START Excerpted data

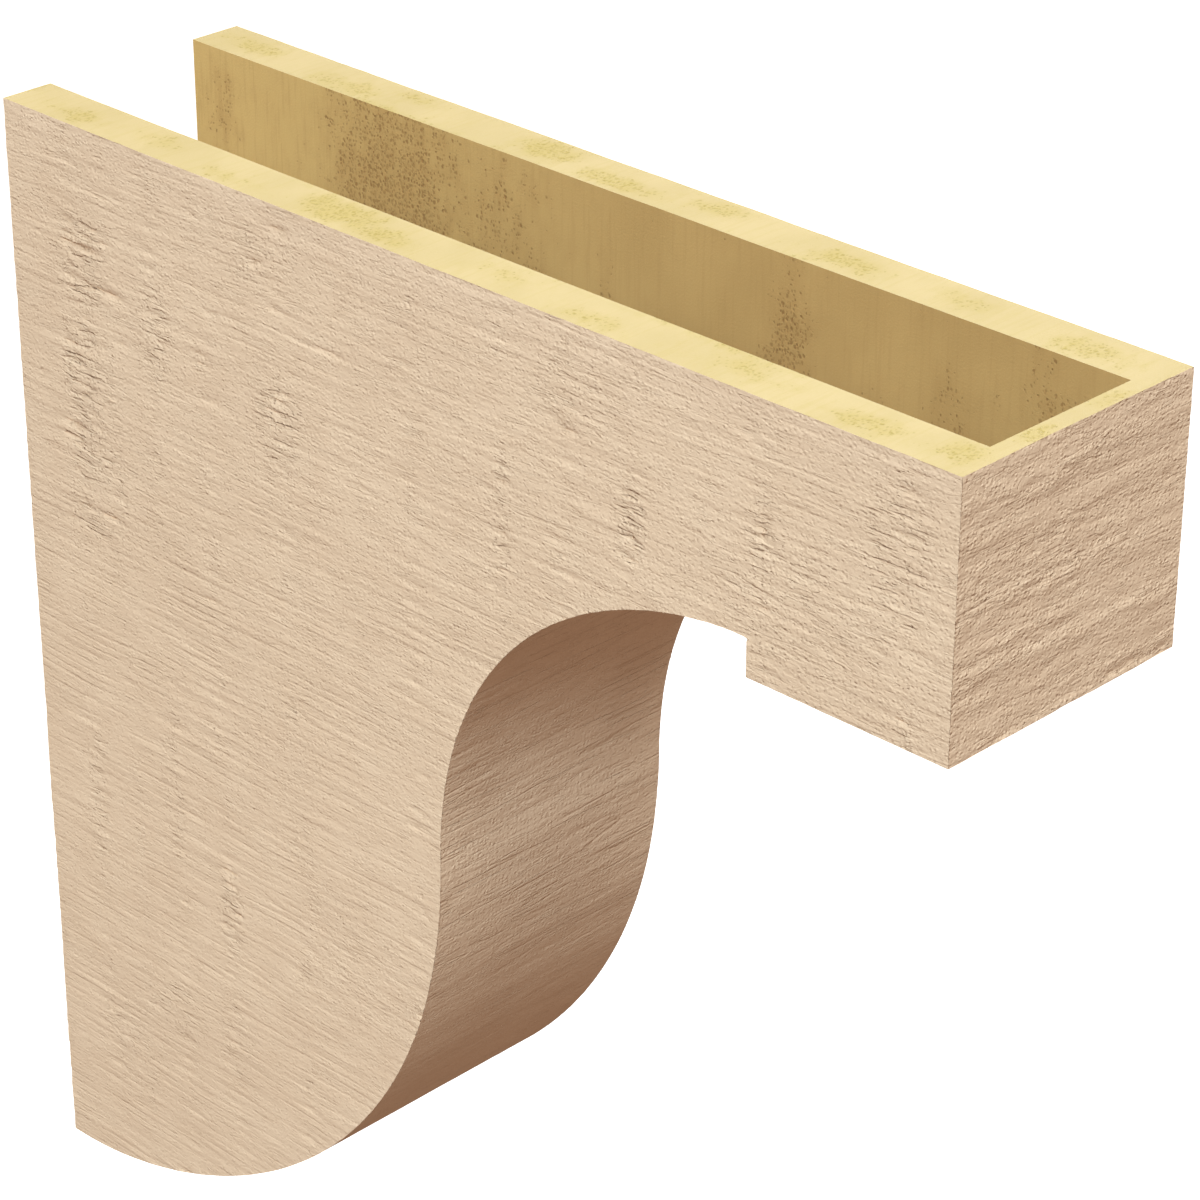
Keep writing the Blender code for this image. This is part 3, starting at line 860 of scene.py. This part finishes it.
def raw_foam(name, inner):
    n = Nodes(name)
    uv = n.add("ShaderNodeUVMap", uv_map="Grain").outputs["UV"]
    # clouds of open cells, drawn out along the map's first direction
    wisp = n.noise(n.scaled(uv, 1 / (11 if inner else 7), 1 / (6 if inner else 4), shift=(4.2, 7.7, 0)), 3.0, 0.6)
    cloud = n.add("ShaderNodeAttribute", attribute_name="open_cells").outputs["Fac"]
    where = n.smooth(n.math("ADD", cloud, n.math("MULTIPLY", n.math("SUBTRACT", wisp, 0.5), 0.9)), 0.0, 1.0)
    # the cells themselves: round specks of mixed size, fewer where the clouds thin out
    pore = None
    for size, shift in ((1.15, (9.0, 3.0, 0)), (1.8, (2.0, 1.0, 0))):
        gap, own = n.dots(n.warp(n.scaled(uv, 0.72 / size, 1 / size, shift=shift), 0.7, 1.3, 1.3))
        chance = n.add("ShaderNodeSeparateColor")
        n.link(own, chance.inputs[0])
        radius = n.math("MULTIPLY", n.math("SUBTRACT", n.math("MULTIPLY", where, 1.25), chance.outputs[0]), 0.8)
        dot = n.smooth(n.math("SUBTRACT", gap, n.math("MINIMUM", radius, 0.34)), -0.20, 0.08, 1.0, 0.0)
        dot = n.math("MULTIPLY", dot, n.math("ADD", n.math("MULTIPLY", chance.outputs[1], 0.7), 0.3))
        pore = dot if pore is None else n.math("MAXIMUM", pore, dot)
    streak = n.noise(n.scaled(uv, 1 / 30, 1 / 1.6, shift=(6.1, 2.1, 0)), 2.0, 0.5)
    tint = n.noise(n.scaled(uv, 1 / 38, 1 / 30, shift=(1.1, 2.1, 0)), 2.0, 0.5)
    light, dark, stain_tone, pore_tone = FOAM_INNER if inner else FOAM_RIM
    tone = n.mix(n.smooth(tint, 0.3, 0.7), light, dark)
    if inner:
        # painted light: the inner walls lighter towards the open back, where more light gets into the hollow
        pale = n.add("ShaderNodeAttribute", attribute_name="pale").outputs["Fac"]
        tone = n.mix(n.math("MULTIPLY", pale, 0.85), tone, FOAM_PAINTED_LIGHT)
    tone = n.mix(n.smooth(streak, 0.5, 0.72, 0.0, 0.18), tone, stain_tone)
    tone = n.mix(n.math("MULTIPLY", where, 0.6 if inner else 0.7), tone, stain_tone)
    tone = n.mix(n.math("MULTIPLY", pore, 0.65), tone, pore_tone)
    n.link(tone, n.shader.inputs["Base Color"])
    fine = n.noise(n.scaled(uv, 1 / 0.8, 1 / 0.8, shift=(3.3, 1.3, 0)), 2.0, 0.6)
    h = n.math("SUBTRACT", n.math("MULTIPLY", fine, 0.10), n.math("MULTIPLY", pore, 0.12))
    n.link(n.bump(h, 0.001), n.shader.inputs["Normal"])
    n.link(n.smooth(fine, 0.3, 0.7, 0.72, 0.84), n.shader.inputs["Roughness"])
    n.shader.inputs["Specular IOR Level"].default_value = 0.28
    return n.mat


for material in (primed_skin(), raw_foam("raw_foam_rim", False), raw_foam("raw_foam_inside", True)):
    mesh.materials.append(material)

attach(body, "root")
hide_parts("corbel_body")

# ---------------------------------------------------------------- stage
# A white floor and a white backdrop, both bright by themselves. Only the camera
# sees them, so that they throw no light back on the piece.
FLOOR_Z = -1.0
white = Nodes("plain_white")
white.shader.inputs["Base Color"].default_value = (0.8, 0.8, 0.8, 1)
white.shader.inputs["Roughness"].default_value = 0.9
white.shader.inputs["Emission Color"].default_value = (1.0, 1.0, 1.0, 1)
white.shader.inputs["Emission Strength"].default_value = 1.0
for name in ("floor", "backdrop"):
    bm = bmesh.new()
    if name == "floor":
        bmesh.ops.create_grid(bm, x_segments=1, y_segments=1, size=8.0)
    else:
        bmesh.ops.create_uvsphere(bm, u_segments=48, v_segments=24, radius=7.5)
    stage_mesh = bpy.data.meshes.new(name)
    bm.to_mesh(stage_mesh)
    bm.free()
    stage_mesh.materials.append(white.mat)
    obj = bpy.data.objects.new(name, stage_mesh)
    obj.location = (0.0, 0.0, FLOOR_Z)
    obj.visible_diffuse = obj.visible_glossy = obj.visible_transmission = obj.visible_shadow = False
    bpy.context.scene.collection.objects.link(obj)


def area_light(name, place, target, size, radiance, colour, spread=180.0):
    """A soft box of the given brightness, aimed at a place."""
    data = bpy.data.lights.new(name, "AREA")
    data.shape = "RECTANGLE"
    data.size, data.size_y = size
    data.energy = radiance * math.pi * size[0] * size[1]
    data.color = colour
    data.spread = math.radians(spread)
    obj = bpy.data.objects.new(name, data)
    obj.location = place
    aim = Vector(target) - Vector(place)
    obj.rotation_mode = "QUATERNION"
    obj.rotation_quaternion = aim.to_track_quat("-Z", "Y")
    obj.visible_camera = False
    bpy.context.scene.collection.objects.link(obj)
    return obj


middle = Vector((0.0, -0.2, 0.2))
key_way = Vector((-0.68, -0.33, 0.655)).normalized()
top_way = Vector((0.0, -0.50, 0.87)).normalized()
far_way = Vector((0.85, 0.40, 0.10)).normalized()
area_light("key", middle + 4.2 * key_way, middle, (1.96, 1.96), 1.62, (0.740, 0.940, 1.055), 40)
area_light("top_front", middle + 4.2 * top_way, middle, (1.96, 1.96), 0.69, (0.729, 0.816, 0.843), 40)
# fills the far side and the back, and reaches the photo's side only by bounce
area_light("far_fill", middle + 4.2 * far_way, middle, (1.96, 1.96), 0.72, (0.76, 0.92, 1.0), 40)

world = bpy.data.worlds.new("soft_studio")
world.use_nodes = True
background = world.node_tree.nodes["Background"]
background.inputs["Color"].default_value = (1.0, 0.733, 0.577, 1)
background.inputs["Strength"].default_value = 0.371
bpy.context.scene.world = world
bpy.context.scene.view_settings.view_transform = "Standard"

# ---------------------------------------------------------------- camera
CAMERA_PLACE = (-0.78581, -0.99323, 0.85043)
AZIMUTH, ELEVATION, ROLL = -45.6015, 27.3493, 0.1829
camera_data = bpy.data.cameras.new("camera")
camera_data.sensor_width = 36.0
camera_data.lens = 118.796
camera = bpy.data.objects.new("camera", camera_data)
a, e = math.radians(AZIMUTH), math.radians(ELEVATION)
back = Vector((math.sin(a) * math.cos(e), -math.cos(a) * math.cos(e), math.sin(e)))
camera.rotation_mode = "QUATERNION"
camera.rotation_quaternion = ((-back).to_track_quat("-Z", "Y").to_matrix()
                              @ Matrix.Rotation(math.radians(ROLL), 3, "Z")).to_quaternion()
camera.location = CAMERA_PLACE
camera_data.clip_start, camera_data.clip_end = 0.05, 50.0
bpy.context.scene.collection.objects.link(camera)
bpy.context.scene.camera = camera
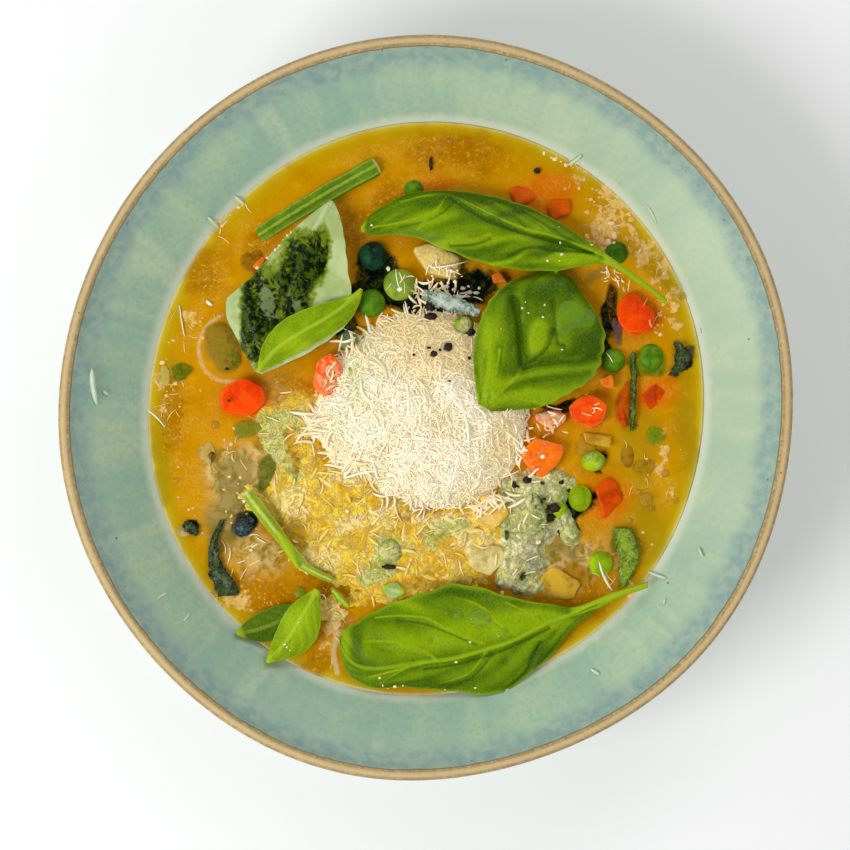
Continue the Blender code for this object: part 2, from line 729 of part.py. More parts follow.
def main():
    clear_scene()
    for collection in (parts, cutters, pockets):
        bpy.context.scene.collection.children.link(collection)
    shift = rim_middle()
    make_bowl(shift)
    make_vegetables()
    make_broth(shift)
    make_mound()
    make_leaves()
    make_sprig()


main()
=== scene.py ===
# Minestrone in its stoneware bowl: the looks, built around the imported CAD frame.
# Lengths are in millimetres until a mesh is made. Places marked "photo" are pixels of the
# 850 by 850 photograph, which spot() turns into millimetres on the broth.
import bpy
import math
import numpy as np
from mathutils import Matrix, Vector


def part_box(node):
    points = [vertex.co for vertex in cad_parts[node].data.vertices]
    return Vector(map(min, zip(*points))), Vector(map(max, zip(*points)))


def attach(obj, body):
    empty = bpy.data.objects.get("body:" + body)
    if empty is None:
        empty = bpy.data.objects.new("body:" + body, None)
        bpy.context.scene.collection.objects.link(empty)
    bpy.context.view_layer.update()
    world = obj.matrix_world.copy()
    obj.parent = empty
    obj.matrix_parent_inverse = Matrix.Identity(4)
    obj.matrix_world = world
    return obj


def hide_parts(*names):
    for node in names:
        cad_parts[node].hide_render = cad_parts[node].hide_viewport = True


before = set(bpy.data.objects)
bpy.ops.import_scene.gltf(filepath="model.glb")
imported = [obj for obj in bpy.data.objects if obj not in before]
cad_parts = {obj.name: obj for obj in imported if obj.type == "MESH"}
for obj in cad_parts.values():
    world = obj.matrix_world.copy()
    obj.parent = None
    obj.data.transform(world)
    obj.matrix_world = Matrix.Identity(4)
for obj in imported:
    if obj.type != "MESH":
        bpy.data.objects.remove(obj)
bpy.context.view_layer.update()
mm = 0.001
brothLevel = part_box("broth")[1].z / mm
photo = {"middle": (425.7, 407.3), "scale": 0.3055}


# shared helpers
def linear(colour):
    # a colour as seen, 0 to 255, to linear light: ((c + 0.055) / 1.055) to the power 2.4
    seen = np.array(colour) / 255
    light = np.where(seen <= 0.04045, seen / 12.92, ((seen + 0.055) / 1.055) ** 2.4)
    return (*light.tolist(), 1.0)


def spot(px, py):
    # x = (px - middle) * scale and y = (middle - py) * scale
    x = (np.asarray(px, float) - photo["middle"][0]) * photo["scale"]
    y = (photo["middle"][1] - np.asarray(py, float)) * photo["scale"]
    return x, y


def turned(u, v, degrees):
    # (u cos a - v sin a, u sin a + v cos a)
    c, s = math.cos(math.radians(degrees)), math.sin(math.radians(degrees))
    return u * c - v * s, u * s + v * c


def around(count):
    # angles evenly round a circle
    return 2 * math.pi * np.arange(count) / count


def crests(angle, waves):
    # sum of part * cos(count * (a - crest))
    return sum(part * np.cos(count * (angle - math.radians(crest))) for count, part, crest in waves)


def hashed(cells, seed):
    # a repeatable value from 0 to 1 for each whole-number cell
    h = cells[..., 0] * 374761393 + cells[..., 1] * 668265263 + cells[..., 2] * 1103515245
    h = (h + seed * 144665) & 0xFFFFFFFF
    h = ((h ^ (h >> 13)) * 1274126177) & 0xFFFFFFFF
    return ((h ^ (h >> 16)) & 0xFFFF) / 65535.0


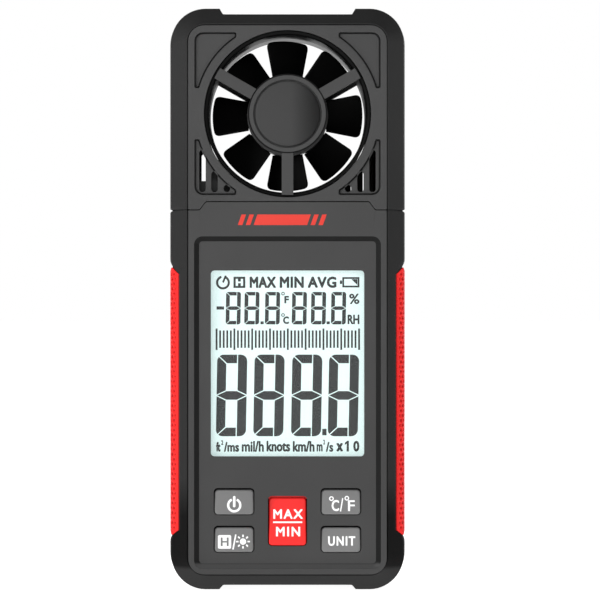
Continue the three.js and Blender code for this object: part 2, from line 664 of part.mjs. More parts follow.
function mainPcb() {
  const outline = roundedRect(-PCB.half, PCB.half, PCB.bottom, PCB.top, PCB.radius);
  return slab(outline, PCB.front, PCB.back)
    .subtract(joined(CASE_SCREWS.map((at) => boardHole(BOARD_HOLE.notch, at))))
    .subtract(joined(PCB_SCREWS.map((at) => boardHole(BOARD_HOLE.screw, at))));
}

function placeBoard() {
  const seat = PCB.back + PCB.clear;
  place('main_pcb', 'board', mainPcb());
  place('controller_chip', 'chip', block(
    [-CONTROLLER.half, CONTROLLER.half], [seat, PCB.back + CONTROLLER.tall],
    [CONTROLLER.z - CONTROLLER.half, CONTROLLER.z + CONTROLLER.half]));
  place('buzzer', 'chip', ringY(
    BUZZER.hole, BUZZER.radius, seat, PCB.back + BUZZER.tall, BUZZER.x, BUZZER.z, ROUND.small));
}

// ---------------------------------------------------------------- keys

// A cap whose face leans so that its top edge lies deeper than its bottom edge.
function buttonCap({ x, z, w, h, radius }) {
  const stem = slab(
    roundedRect(x - w / 2, x + w / 2, z - h / 2, z + h / 2, radius), -FACE_Y - PAST, BUTTON.back);
  const flange = slab(roundedRect(
    x - w / 2 - BUTTON.flange, x + w / 2 + BUTTON.flange,
    z - h / 2 - BUTTON.flange, z + h / 2 + BUTTON.flange, radius), BUTTON.flangeFront, BUTTON.back);
  const lean = radians(-BUTTON.tilt * (SMALL_KEY.h / h));
  const size = 40;
  const deep = 10;
  const above = new THREE.BoxGeometry(size, deep, size).translate(0, -deep / 2, 0).rotateX(lean);
  return stem.add(flange).subtract(solid(above.translate(x, BUTTON.front + BUTTON.lift, z)));
}

function keypadMat() {
  const sheet = block([-MAT.half, MAT.half], [MAT.front, MAT.back], [MAT.bottom, MAT.top]);
  const rim = block([-MAT.half, MAT.half], [MAT.front, MAT.foot], [MAT.bottom, MAT.top])
    .subtract(block(
      [-MAT.half + MAT.rim, MAT.half - MAT.rim], [MAT.back, MAT.foot + PAST],
      [MAT.bottom + MAT.rim, MAT.top - MAT.rim]));
  const domes = Object.values(BUTTONS).map(({ x, z }) => rodY(
    DOME.radius, BUTTON.back + DOME.clear, DOME.back, x, z, ROUND.fine));
  return joined([sheet, rim, ...domes]);
}

function placeKeys() {
  for (const [name, key] of Object.entries(BUTTONS)) {
    place(name, name === 'button_max_min' ? 'redKey' : 'key', buttonCap(key));
  }
  place('keypad_mat', 'silicone', keypadMat());
}

// ---------------------------------------------------------------- cells and contacts

function rodZ(radius, z0, z1, x, y, segments = ROUND.fine) {
  const rod = new THREE.CylinderGeometry(radius, radius, z1 - z0, segments);
  return solid(rod.rotateX(Math.PI / 2).translate(x, y, (z0 + z1) / 2));
}

const CONTACT = { thick: 0.4, half: 4.2, fromWall: 0.1, gap: 0.2 };
const SPRING = { turns: 3, wire: 0.3, wide: 3.2, narrow: 2, length: 4.2, start: 0.5, pointsPerTurn: 8 };

// way is +1 when the cell's positive end is up.
function cell(index, way) {
  const x = (index - 2) * CELL.pitch;
  const inset = CONTACT.thick + CONTACT.gap;
  const end = way > 0 ? BAY.top - inset : BAY.bottom + inset;
  const body = [end - way * CELL.nub, end - way * (CELL.nub + CELL.body)].sort((a, b) => a - b);
  const nub = [end, end - way * (CELL.nub + ROOT)].sort((a, b) => a - b);
  return rodZ(CELL.radius, ...body, x, CELL.y, ROUND.small).add(rodZ(CELL.nubRadius, ...nub, x, CELL.y));
}

function contactPlate(index, way) {
  const x = (index - 2) * CELL.pitch;
  const face = way > 0 ? BAY.top - CONTACT.fromWall : BAY.bottom + CONTACT.fromWall;
  const z = [face, face - way * CONTACT.thick].sort((a, b) => a - b);
  return block([x - CONTACT.half, x + CONTACT.half], [CELL.y - CONTACT.half, CELL.y + CONTACT.half], z);
}

function spring(index, way) {
  const x = (index - 2) * CELL.pitch;
  const start = way > 0 ? BAY.bottom + SPRING.start : BAY.top - SPRING.start;
  const points = [];
  const steps = SPRING.turns * SPRING.pointsPerTurn;
  for (let i = 0; i <= steps; i += 1) {
    const share = i / steps;
    const turn = share * SPRING.turns * Math.PI * 2;
    const radius = THREE.MathUtils.lerp(SPRING.wide, SPRING.narrow, share);
    points.push([
      x + radius * Math.cos(turn), CELL.y + radius * Math.sin(turn), start + way * share * SPRING.length,
    ]);
  }
  return tube(points, SPRING.wire, SPRING.turns * 10, 4);
}

const CELL_WAYS = [1, -1, 1];

function placeCells() {
  CELL_WAYS.forEach((way, i) => {
    place(`battery_${i + 1}`, 'cell', cell(i + 1, way));
    place(`battery_plate_${i + 1}`, 'steel', contactPlate(i + 1, way));
    place(`battery_spring_${i + 1}`, 'steel', spring(i + 1, way));
  });
  const red = [
    [-CELL.pitch, CELL.y, BAY.top + 0.2], [-CELL.pitch, CELL.y, BAY.top + 3.4],
    [-10, 3, BAY.top + 7], [-9, -1.6, BAY.top + 8.4], [-8.6, -4.2, BAY.top + 9],
  ];
  const black = [
    [CELL.pitch, CELL.y, BAY.bottom - 0.2], [CELL.pitch, CELL.y, BAY.bottom - 3.4],
    [10, 3, BAY.bottom - 6], [9, -1.6, BAY.bottom - 7], [8.6, -4.2, BAY.bottom - 7.4],
  ];
  place('battery_lead_red', 'redWire', tube(red, LEAD.battery, LEAD.batterySteps));
  place('battery_lead_black', 'blackWire', tube(black, LEAD.battery, LEAD.batterySteps));
}

// ---------------------------------------------------------------- screws

// The head is at the high end of Y, with a cross recess.
function screw([x, z], { tip, seat, shank, head, tall }) {
  const profile = [
    [0, tip], [shank * 0.6, tip], [shank, tip + shank], [shank, seat], [head, seat],
    [head, seat + tall * 0.6], [head * 0.7, seat + tall], [0, seat + tall],
  ];
  const top = [seat + tall * 0.4, seat + tall + PAST];
  const wide = head * 0.6;
  const thin = head * 0.14;
  const recess = block([x - wide, x + wide], top, [z - thin, z + thin])
    .add(block([x - thin, x + thin], top, [z - wide, z + wide]));
  return turnedY(profile, x, z, ROUND.fine).subtract(recess);
}

const LONG_SCREW = { tip: -8, seat: BOSS.seat + 0.1, shank: 1, head: 1.9, tall: 2 };
const SHORT_SCREW = { tip: -10.6, seat: PCB.back + PCB.clear, shank: 0.8, head: 1.8, tall: 1.3 };

function placeScrews() {
  CASE_SCREWS.forEach((at, i) => place(`case_screw_${i + 1}`, 'steel', screw(at, LONG_SCREW)));
  HEAD_SCREWS.forEach((at, i) => place(`head_screw_${i + 1}`, 'steel', screw(at, LONG_SCREW)));
  PCB_SCREWS.forEach((at, i) => place(`pcb_screw_${i + 1}`, 'steel', screw(at, SHORT_SCREW)));
}

// ---------------------------------------------------------------- the whole object

place('head_front_cover', 'shell', headCover(-1, SLOT.xs, SLOT.xs));
place('head_rear_cover', 'shell', headCover(1, SLOT.xs, REAR_RIGHT_SLOT_XS));
place('head_bumper', 'bumper', bumper.intersect(headZone));
placeFan();
placeSensors();
place('front_cover', 'shell', frontCover());
place('rear_cover', 'shell', rearCover());
place('body_bumper', 'bumper', bumper.intersect(bodyZone).subtract(gripPockets));
place('grip_left', 'grip', grip(-1));
place('grip_right', 'grip', grip(1));
placeDisplay();
placeBoard();
placeKeys();
place('battery_door', 'shell', batteryDoor());
placeCells();
placeScrews();

export default object;
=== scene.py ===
"""The looks of a handheld weather meter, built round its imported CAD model.

Metres. The face looks along -Y, +X is to its right and +Z runs up the long side, as in the CAD model.
Depth is counted in from the face that a piece belongs to, the front or the back.
"""
from collections import namedtuple
from math import atan2, cos, pi, radians, sin, sqrt, tan

import bmesh
import bpy
from mathutils import Matrix, Vector


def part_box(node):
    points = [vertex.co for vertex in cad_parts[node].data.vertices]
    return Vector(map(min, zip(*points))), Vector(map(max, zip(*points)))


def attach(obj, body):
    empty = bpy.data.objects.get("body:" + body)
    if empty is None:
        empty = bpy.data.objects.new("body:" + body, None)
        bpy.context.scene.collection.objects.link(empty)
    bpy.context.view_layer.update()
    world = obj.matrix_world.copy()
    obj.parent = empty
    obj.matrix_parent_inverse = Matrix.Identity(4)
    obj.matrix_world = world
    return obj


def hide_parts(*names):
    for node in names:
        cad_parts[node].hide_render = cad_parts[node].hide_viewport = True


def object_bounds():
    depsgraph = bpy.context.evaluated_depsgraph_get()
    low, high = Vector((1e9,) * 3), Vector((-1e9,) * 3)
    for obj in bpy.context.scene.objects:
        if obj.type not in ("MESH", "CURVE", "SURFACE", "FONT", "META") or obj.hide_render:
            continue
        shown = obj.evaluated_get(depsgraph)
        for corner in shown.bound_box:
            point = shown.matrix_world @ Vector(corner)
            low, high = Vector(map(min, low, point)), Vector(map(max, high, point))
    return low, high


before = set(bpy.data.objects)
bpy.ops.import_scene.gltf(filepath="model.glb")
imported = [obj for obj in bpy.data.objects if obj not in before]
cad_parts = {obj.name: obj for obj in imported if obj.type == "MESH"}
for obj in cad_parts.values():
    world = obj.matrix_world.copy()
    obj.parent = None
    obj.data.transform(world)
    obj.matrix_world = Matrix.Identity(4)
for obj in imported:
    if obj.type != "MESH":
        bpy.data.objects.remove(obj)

cad_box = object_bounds()

# ------------------------------------------------------------------ driving dimensions

MM = 0.001
FRONT, REAR = -1, 1


def mm(*values):
    """Millimetres as metres."""
    return [v * MM for v in values]


def xz(x, z):
    """A point of an outline, given in millimetres."""
    return Vector((x * MM, z * MM))


HALF_WIDTH, HALF_DEPTH, HEIGHT = Vector(cad_box[1])

BUMPER_RADIUS, BEVEL_DEPTH = mm(9.7, 5)
DRAFT, LOW_DRAFT = mm(0.55, 0.3)
RELIEF_HALF, RELIEF_OUT = mm(17.2, 18.4)
RELIEF_TOP, RELIEF_BOTTOM = mm(2.2, 1.55)

FACE_HALF, FACE_LOW, FACE_TOP, FACE_RADIUS = mm(26.4, 4.6, 150.5, 4.3)
SKIRT_STEP, SHOULDER, WALL, PLATE = mm(2.2, 4.8, 1.9, 2.6)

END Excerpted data

Required work:
Tell how many lines of the records above hold the string "values". Give no other text.

Output of the exercise:
5